Your objective: Quote the full listing word for word.

Recorded data:
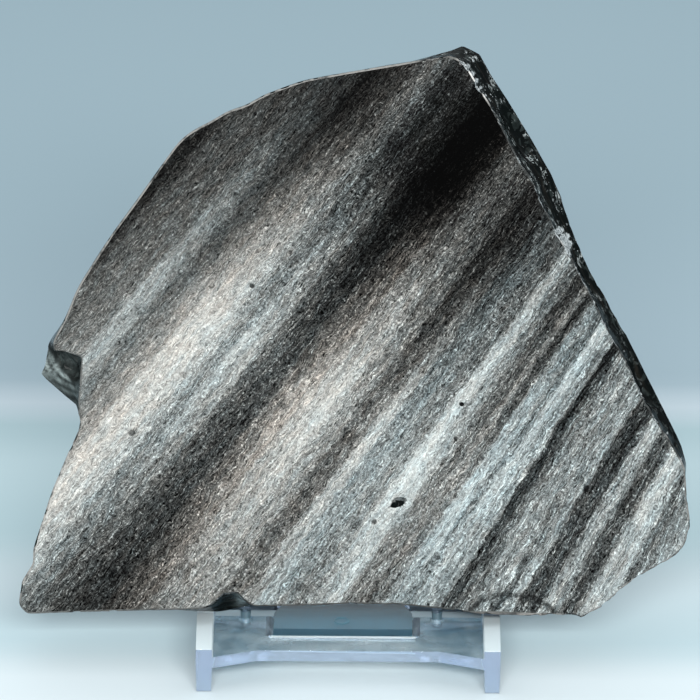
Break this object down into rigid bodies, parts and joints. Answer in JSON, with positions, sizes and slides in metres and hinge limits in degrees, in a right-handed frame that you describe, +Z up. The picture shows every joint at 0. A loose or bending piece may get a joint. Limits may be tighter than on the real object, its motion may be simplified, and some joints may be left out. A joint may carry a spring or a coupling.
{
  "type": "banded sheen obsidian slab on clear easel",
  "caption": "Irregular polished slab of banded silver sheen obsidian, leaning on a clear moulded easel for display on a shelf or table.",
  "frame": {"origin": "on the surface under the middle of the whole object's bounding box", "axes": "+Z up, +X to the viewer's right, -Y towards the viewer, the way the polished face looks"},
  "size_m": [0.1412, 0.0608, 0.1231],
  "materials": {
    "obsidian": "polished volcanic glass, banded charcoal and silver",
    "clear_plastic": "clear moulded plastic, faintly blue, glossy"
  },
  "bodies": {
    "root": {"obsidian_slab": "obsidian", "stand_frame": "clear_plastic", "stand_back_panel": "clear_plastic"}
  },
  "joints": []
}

The output:
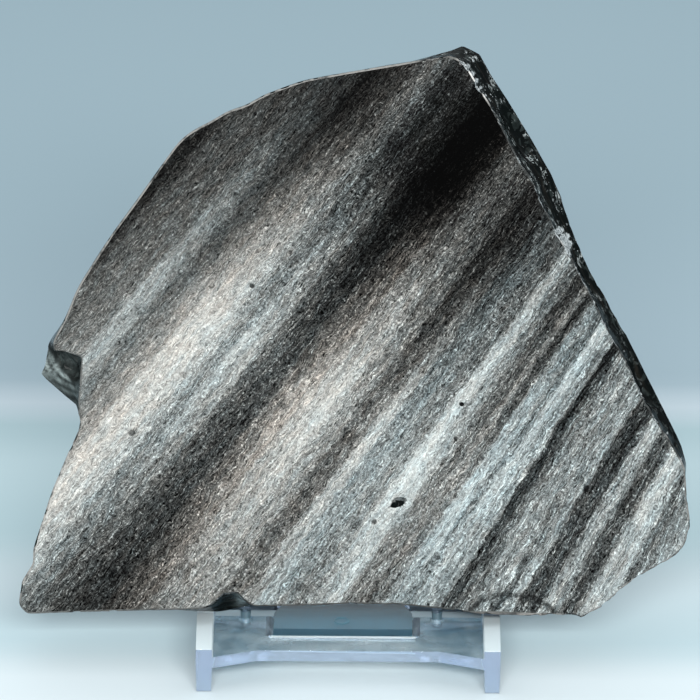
Break this object down into rigid bodies, parts and joints. Answer in JSON, with positions, sizes and slides in metres and hinge limits in degrees, in a right-handed frame that you describe, +Z up. The picture shows every joint at 0. A loose or bending piece may get a joint. Limits may be tighter than on the real object, its motion may be simplified, and some joints may be left out. A joint may carry a spring or a coupling.
{
  "type": "banded sheen obsidian slab on clear easel",
  "caption": "Irregular polished slab of banded silver sheen obsidian, leaning on a clear moulded easel for display on a shelf or table.",
  "frame": {"origin": "on the surface under the middle of the whole object's bounding box", "axes": "+Z up, +X to the viewer's right, -Y towards the viewer, the way the polished face looks"},
  "size_m": [0.1412, 0.0608, 0.1231],
  "materials": {
    "obsidian": "polished volcanic glass, banded charcoal and silver",
    "clear_plastic": "clear moulded plastic, faintly blue, glossy"
  },
  "bodies": {
    "root": {"obsidian_slab": "obsidian", "stand_frame": "clear_plastic", "stand_back_panel": "clear_plastic"}
  },
  "joints": []
}